Friday, September 10, 2010

Stand Up Straight!

I discovered a note in my Evernote box that I had emailed to myself one day a few weeks ago: Write a blog on "Stand Up Straight!"  I vaguely remember seeing a girl walking down the street with very rounded shoulders ... she would be a pretty girl except for the fact that everything was hunched over on her body ... and at this point, she would never stand straight.

These are words that I will always remember mom saying to us: "Stand up straight!"  She didn't want us to slouch or be sloppy as we stood or walked.  It drove her absolutely crazy.  You know, I'm pretty sure that the fact she died before pants became sloppy on boys was a good thing.  She would have had no qualms about challenging every young man she came into contact with.  (I digress)

Because I knew that mom's threats were things she was serious about, I learned to listen.  She threatened to take me to a physical therapist and she guaranteed me that she would force him/her to put me in a back brace unless I chose not to slouch.  That was a pretty quick decision on my part.  I stood up straight.  But the poor woman seemed to always be telling me the same thing - stand up straight!  Even the times when I was pretty sure that I wasn't slouching, she was right there with her hand on my shoulders, rolling them back where they belonged.

She wouldn't let me hide behind long hair or slump when I walked, she wouldn't let me be anything less than who I really was.  Stand up and face the world withe everything you have.  And every time she saw someone who wore their hair in front of their face, she'd point it out to me and make comments about their self-esteem, to remind me that the world's perception of who we are is based on how we present ourselves.  She was going to have none of that surly, sullen stuff from her kids. 

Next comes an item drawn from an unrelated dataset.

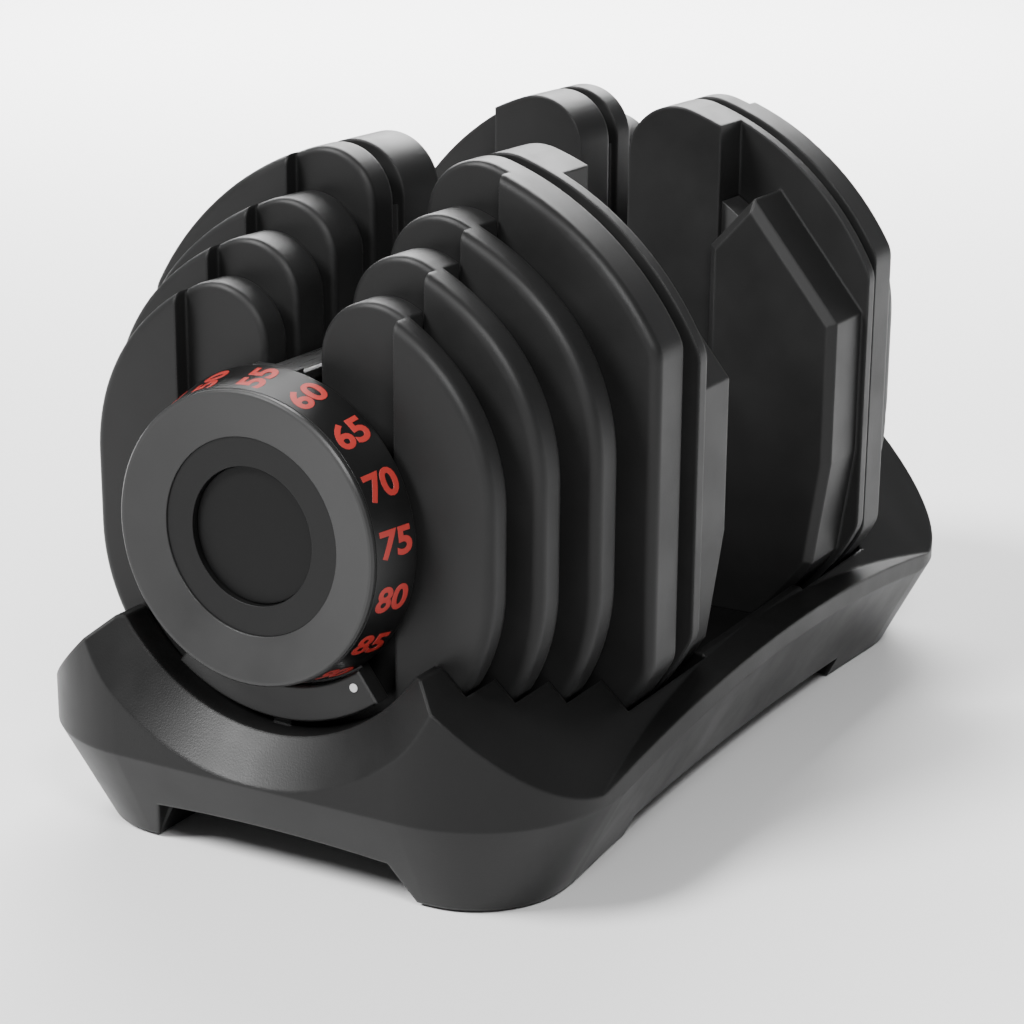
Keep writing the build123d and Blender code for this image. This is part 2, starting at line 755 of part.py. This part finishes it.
def make_dock():
    """The moulded dock: saddles at the ends, a stepped bay for the plates, and a trough for the hand."""
    envelope, trough = dock_envelope(), trough_section()
    section, side_drop = dock_section()
    rim_reach = dock_half_length - rim_margin
    last = len(plate_names) - 1
    with BuildSketch() as saddle:
        Circle(saddle_radius)
    post_middle = housing_front - slider_gap / 2 - slider_thickness / 2
    post_top = slider_foot + slider_gap
    under_floor = dock_floor - bay_gap - floor_wall
    with BuildPart() as dock:
        slab(section, -dock_half_length, dock_half_length)
        # the rim rises along the middle of each side
        with BuildSketch(Plane.XZ.offset(-dock_half_width)):
            with BuildLine():
                low = axis_height - side_drop - rim_sink
                rise = ThreePointArc((-rim_reach, low), (0, axis_height - rim_drop), (rim_reach, low))
                Line(rise @ 1, rise @ 0)
            make_face()
        extrude(amount=2 * dock_half_width)
        add(envelope, mode=Mode.INTERSECT)
        for side in (-1, 1):
            cut_side_undercut(side, rim_reach, side_drop)
        for end in (-1, 1):
            slab(saddle.sketch, end * (pad_plane[0] + bay_gap), end * (dock_half_length + overshoot),
                 mode=Mode.SUBTRACT)
            cut_band(end)
        for index in range(last + 1):
            start = hand_face - bay_gap if index == last else pad_plane[index + 1] + bay_gap
            bay = plate_face(index, bay_gap, slotted=False)
            for end in (-1, 1):
                slab(bay, end * start, end * (pad_plane[index] + bay_gap), mode=Mode.SUBTRACT)
        slab(trough, bay_gap - hand_face, hand_face - bay_gap, mode=Mode.SUBTRACT)
        cut_box(0, (2 * (dock_half_length - side_leg_length), 2 * dock_half_width), side_arch_height)
        for end in (-1, 1):
            cut_end_arch(end, pad_plane[1] - end_arch_margin, under_floor)
            cut_end_arch(end, pad_plane[0] + bay_gap + floor_wall, end_arch_height)
        with Locations((0, 0, under_floor / 2)):
            with GridLocations(cell_size + rib_thickness, cell_size + rib_thickness, cell_columns, cell_rows):
                Box(cell_size, cell_size, under_floor, mode=Mode.SUBTRACT)
        for end in (-1, 1):
            post_height = saddle_radius - post_top + overshoot
            with Locations((end * post_middle, 0, axis_height - post_top - post_height / 2)):
                Box(slider_thickness, 2 * post_half_width, post_height)
        with BuildSketch(Plane.XY.offset(dock_base)):
            with GridLocations(2 * foot_x, 2 * foot_y, 2, 2):
                Circle(foot_radius)
        extrude(amount=foot_height - dock_base, mode=Mode.SUBTRACT)
    save(dock.part, "dock")
    with BuildPart() as feet:
        with BuildSketch():
            with GridLocations(2 * foot_x, 2 * foot_y, 2, 2):
                Circle(foot_radius)
        extrude(amount=foot_height)
    save(feet.part, "dock_feet")


def cut_end_arch(end, start, height):
    """Cut the arch between the legs of one end, from X = start outwards, from the current part."""
    half_width = dock_half_width - end_leg_width
    shoulder = half_width - end_arch_slope
    with BuildSketch(Plane.YZ.offset(end * start)) as arch:
        with BuildLine():
            Polyline((-shoulder, height - end_arch_rise), (-half_width, 0), (half_width, 0),
                     (shoulder, height - end_arch_rise))
            ThreePointArc((shoulder, height - end_arch_rise), (0, height),
                          (-shoulder, height - end_arch_rise))
        make_face()
    extrude(arch.sketch, amount=end * (dock_half_length - start), mode=Mode.SUBTRACT)


def cut_side_undercut(side, reach, side_drop):
    """Draw one side in below its lip, which follows the rim, from the current part."""
    fall = undercut_depth / math.tan(math.radians(undercut_angle))
    sections = []
    for inward, drop in ((0, 0), (undercut_depth, fall)):
        low = axis_height - side_drop - rim_sink - rim_lip - drop
        middle = axis_height - rim_drop - rim_lip - drop
        with BuildSketch(Plane.XZ.offset(side * (inward - dock_half_width))) as section:
            with BuildLine():
                top = ThreePointArc((-reach, low), (0, middle), (reach, low))
                Polyline(top @ 1, (reach, -axis_height), (-reach, -axis_height), top @ 0)
            make_face()
        sections.append(section.sketch)
    loft(sections, ruled=True, mode=Mode.SUBTRACT)


def cut_band(end):
    """Cut the sloping band around a saddle's front edge from the current part."""
    start, finish = dock_half_length - band_depth, dock_half_length + band_depth
    with BuildSketch(lengthwise()) as profile:
        with BuildLine():
            Polyline((end * start, saddle_radius - overshoot), (end * start, saddle_radius),
                     (end * finish, saddle_radius + 2 * band_width),
                     (end * finish, saddle_radius - overshoot), close=True)
        make_face()
    revolve(profile.sketch, axis=Axis((0, 0, axis_height), (1, 0, 0)), mode=Mode.SUBTRACT)


os.makedirs("parts", exist_ok=True)
for number in range(len(plate_names) - 1):
    make_outer_plate(number)
make_inner_plate()
make_selector()
make_dial()
make_housing()
make_handle()
make_dock()
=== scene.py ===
import json
import math

import bmesh
import bpy
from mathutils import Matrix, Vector


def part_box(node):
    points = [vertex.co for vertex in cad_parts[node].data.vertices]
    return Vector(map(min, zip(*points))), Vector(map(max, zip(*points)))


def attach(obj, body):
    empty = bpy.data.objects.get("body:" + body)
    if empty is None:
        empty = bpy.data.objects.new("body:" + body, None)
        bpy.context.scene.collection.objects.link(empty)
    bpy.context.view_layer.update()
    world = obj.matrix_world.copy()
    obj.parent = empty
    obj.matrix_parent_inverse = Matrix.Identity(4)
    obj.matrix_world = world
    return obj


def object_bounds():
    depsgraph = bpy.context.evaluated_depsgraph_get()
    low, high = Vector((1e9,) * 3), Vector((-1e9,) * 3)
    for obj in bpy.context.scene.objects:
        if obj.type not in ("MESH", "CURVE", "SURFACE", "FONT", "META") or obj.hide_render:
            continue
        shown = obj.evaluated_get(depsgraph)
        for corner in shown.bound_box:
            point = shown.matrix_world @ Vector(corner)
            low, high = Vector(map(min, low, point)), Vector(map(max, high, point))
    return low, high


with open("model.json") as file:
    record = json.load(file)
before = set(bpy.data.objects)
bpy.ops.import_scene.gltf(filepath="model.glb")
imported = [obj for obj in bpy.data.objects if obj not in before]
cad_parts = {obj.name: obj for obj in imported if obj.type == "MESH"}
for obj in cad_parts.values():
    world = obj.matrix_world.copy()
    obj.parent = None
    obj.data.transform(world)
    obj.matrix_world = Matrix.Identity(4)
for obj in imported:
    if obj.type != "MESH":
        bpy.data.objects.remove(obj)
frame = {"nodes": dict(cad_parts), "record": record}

# Looks for the adjustable dumbbell in its dock. Metres, in the CAD frame: X along the dumbbell, Z up.
cad_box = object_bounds()
MM = 0.001
SIDES = ("left", "right")
SETTINGS = 17
FIRST_NUMBER, NUMBER_STEP = 10, 5  # the dial reads 10 to 90 in steps of 5
POINTER_ANGLE = 31.8  # degrees from straight down to the setting pointer, towards -Y


# ---------------------------------------------------------------- materials

PATCHES_PER_METRE = 28.0
PATCH_START, PATCH_END = 0.3, 0.75  # where the noise turns from the dark tone to the pale one
PATCH_DARK, PATCH_PALE = 0.86, 1.12  # of the material's own tone
EDGE_WEAR_HIGHLIGHT_GAIN, EDGE_WEAR_HIGHLIGHT_LIFT = 2.2, 0.02  # tone of an edge, paler for rubbed wear and for a painted highlight
EDGE_START, EDGE_END = 0.995, 0.8  # cosine between the rounded normal and the true one
ROUGH_NOISE = (0.3, 0.7)  # the part of the noise that moves the roughness
METAL_SCRATCHES_PER_METRE = 60
METAL_EDGE = 0.4 * MM
METAL_DARK, METAL_PALE = 0.8, 1.15


def new_material(name):
    """A node material with its Principled shader, and short ways to add a node and to link two."""
    material = bpy.data.materials.new(name)
    material.use_nodes = True
    tree = material.node_tree
    shader = tree.nodes["Principled BSDF"]

    def node(kind, **settings):
        made = tree.nodes.new(kind)
        for key, value in settings.items():
            if key in made.inputs:
                made.inputs[key].default_value = value
            else:
                setattr(made, key, value)
        return made

    return material, shader, node, tree.links.new


def remapped(node, link, source, source_range, target_range):
    """A node output that carries one range of values over to another."""
    remap = node("ShaderNodeMapRange")
    remap.inputs["From Min"].default_value, remap.inputs["From Max"].default_value = source_range
    remap.inputs["To Min"].default_value, remap.inputs["To Max"].default_value = target_range
    link(source, remap.inputs["Value"])
    return remap.outputs["Result"]


def blended(node, link, source, dark, pale, start=0.0, end=1.0):
    """A node output that turns from a dark colour to a pale one as the source rises."""
    ramp = node("ShaderNodeValToRGB")
    low, high = ramp.color_ramp.elements
    low.position, high.position = start, end
    low.color, high.color = [*dark, 1], [*pale, 1]
    link(source, ramp.inputs["Fac"])
    return ramp.outputs["Color"]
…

One time I tried to do something fancy with the part in my hair.  I was just having fun with my hair.  It ended up spilling down the front of my face.  I didn't make it two steps past the bathroom before she had me back in there, rearranging me so that in her eyes I was presentable to the world.

Just so you know, she carried threats with her so that they were available in any area of my life.  For some reason or other in junior high I picked up a lisp.  For the life of me I don't know why I did it, but I refused to rid myself of it.  Mom took care of that for me.  One of the members of our church was a speech therapist.  I didn't really like him, he kind of creeped me out (remember me telling you a while ago about the little girl who removed her cloth diapers when I was babysitting and I had to make Mom come over and put something back on the child?  That family).  Well, when she had finally had enough of my lisp, she informed me that if I didn't take care of it, she would make an appointment with him and I would be done with it one way or another.  It was gone in a day.

One thing that mom never wavered on was her consistency in expectations and threats.  We had boundaries laid out, they were firm and when we chose to cross them, punishment was swift and firm.  She also never wavered in her belief in us as great kids with great potential.  She and Dad expected the best from us, expected us to always behave ourselves in public, and expected us to move through life with confidence.

Stand up straight!  I'm glad I listened.